Environmental Planning students gain real-life expereince designing a housing project

May 16, 2017
Environmental Planning students working on a project.
From left, students Rebecca Delorey, Heather Mitchell, Catherine Lessard and Tyson Baker, teaching assistant Sara-Lynn Harding and Assistant Professor Dr. Mark Groulx

In one semester, Rebecca Delorey gained valuable experience working with a client, as part of a team, on a real-life project.

It’s exactly what the fourth-year Environmental Planning (ENPL) student was searching for when she enrolled in ENPL 415 – Ecological Design.

Delorey and her classmates were tasked in September 2016 with creating a design concept for a livable urban village that the Aboriginal Housing Society of Prince George (AHSPG) is exploring as a possible development for a 6.7-acre parcel of land near Prince George’s downtown core.

The ENPL 415 class was part of UNBC’s Undergraduate Experiential Service Learning program that’s designed to extend the classroom experience beyond the typical university setting. UNBC students involved in these types of courses learn by doing and grow their leadership skills in preparation for the challenges they will face beyond graduation.

The students connected with First Nations Elders about traditional living arrangements and carried those discussions into their concept and final design.

It was a daunting challenge, but one the four students—Delorey, Catherine Lessard, Tyson Baker and Heather Mitchell—were excited to take on.

ENPL Assistant Professor Dr. Mark Groulx, with help from co-instructor Sara-Lynn Harding, redesigned the course from a lecture-style to a studio-type course, facilitating rich involvement between the students, the AHSPG, the neighborhood, and stakeholders, including the City of Prince George.

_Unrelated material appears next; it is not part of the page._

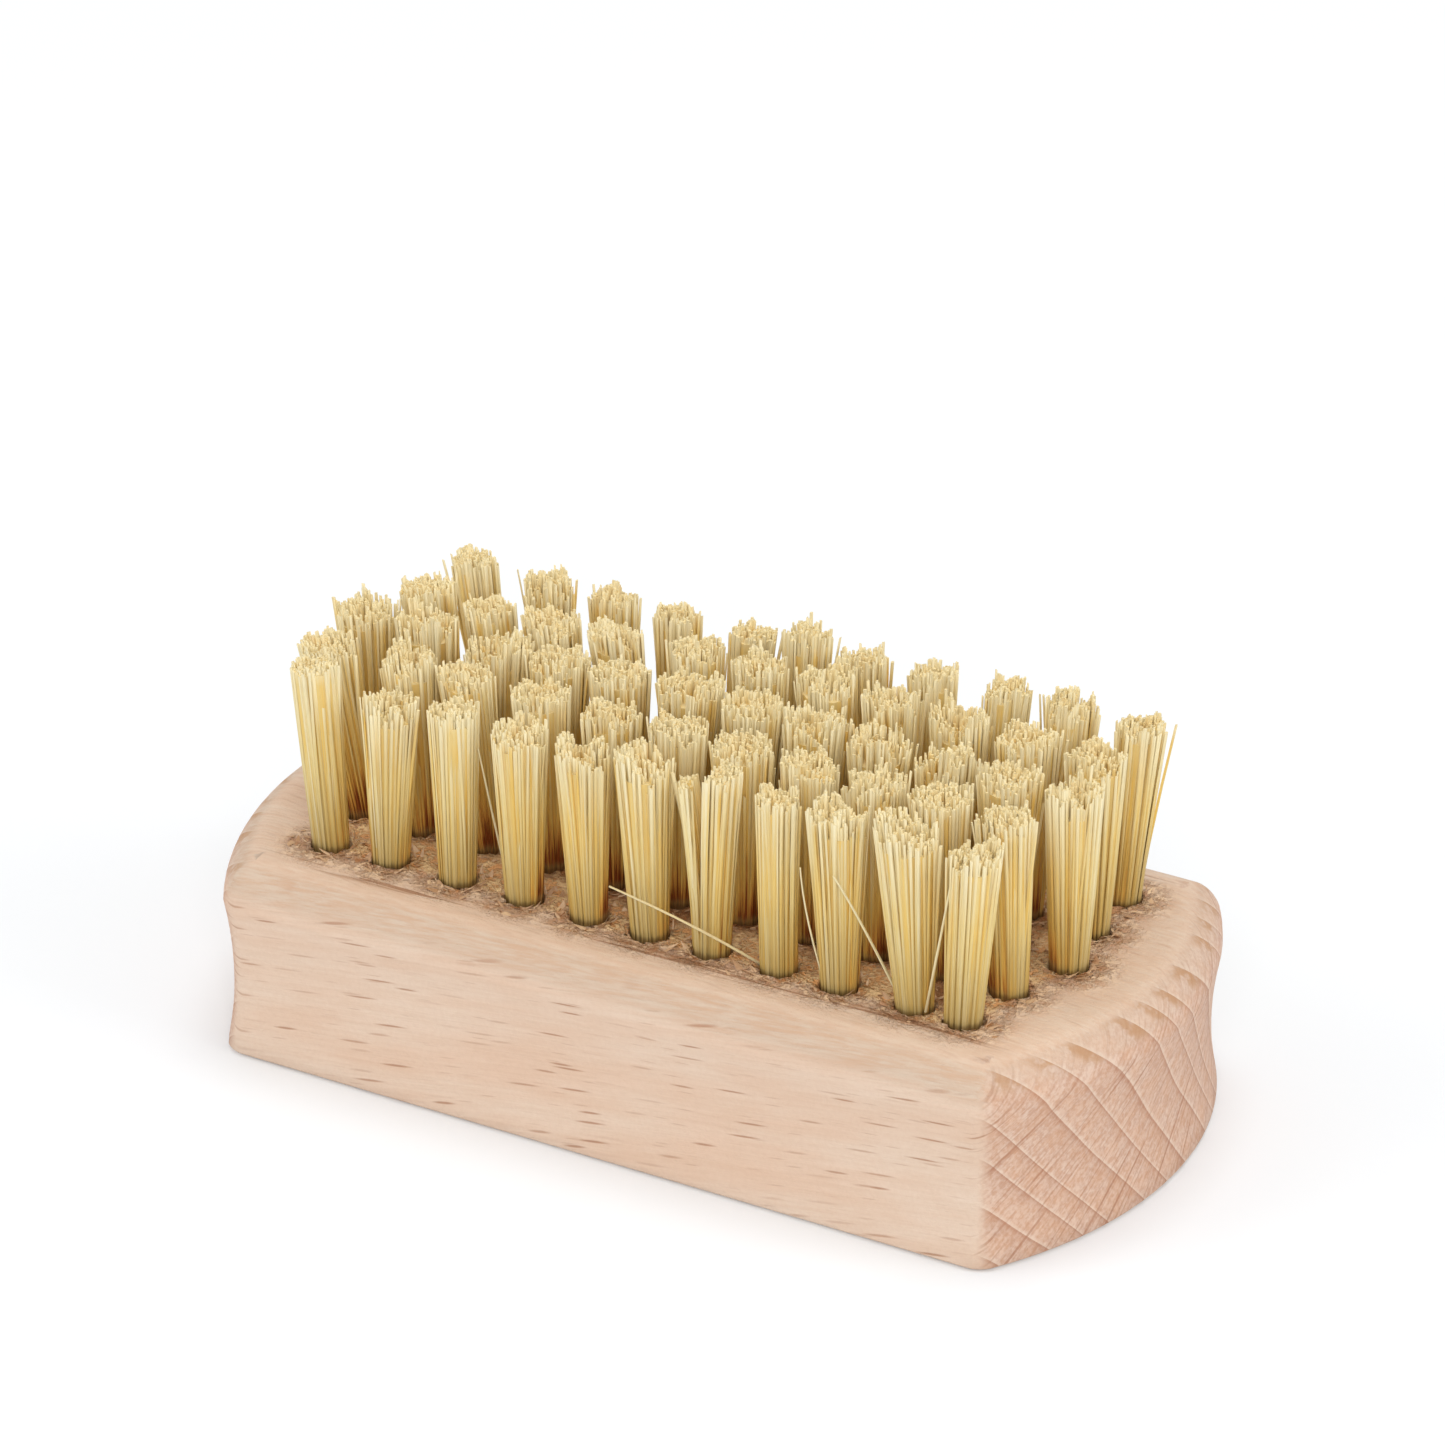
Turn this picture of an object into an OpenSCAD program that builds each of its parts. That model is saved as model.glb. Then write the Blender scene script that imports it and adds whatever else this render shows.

“This course brought everything we’ve learned in the last four years into practice,” said Delorey.

The course was made possible thanks to contributions to the Innovation Fund in Experiential Learning, which is increasing the number and types of hands-on courses available to students, inspiring next-generation leaders.

In December, the students presented their final concept at a community open house hosted by the AHSPG.

Their plan depicted a village of 250 housing units, including 50 assisted living units, 30 single detached units, 30 accessible units on the ground floor, 30 townhouses and 110 apartments.

Since then, Prince George City Council unanimously approved the rezoning of the property and the AHSPG has made an offer to purchase it. Funding and further community engagement is required for the project to continue.

Groulx was impressed with the creative ideas the students brought into the design process, and the collaborative energy they brought to the project.

“I’m excited to teach more planning courses like this. Experiential learning lets students link their learning to an ongoing process of community change, and to see the impact of their efforts in action,” he said. “For our students, we see this type of hands-on, applied learning having consistent pay off in the high rate of our students who obtain jobs in their field, and ultimately in producing the type of positive community change that we consistently see from UNBC School of Environmental Planning alumni.”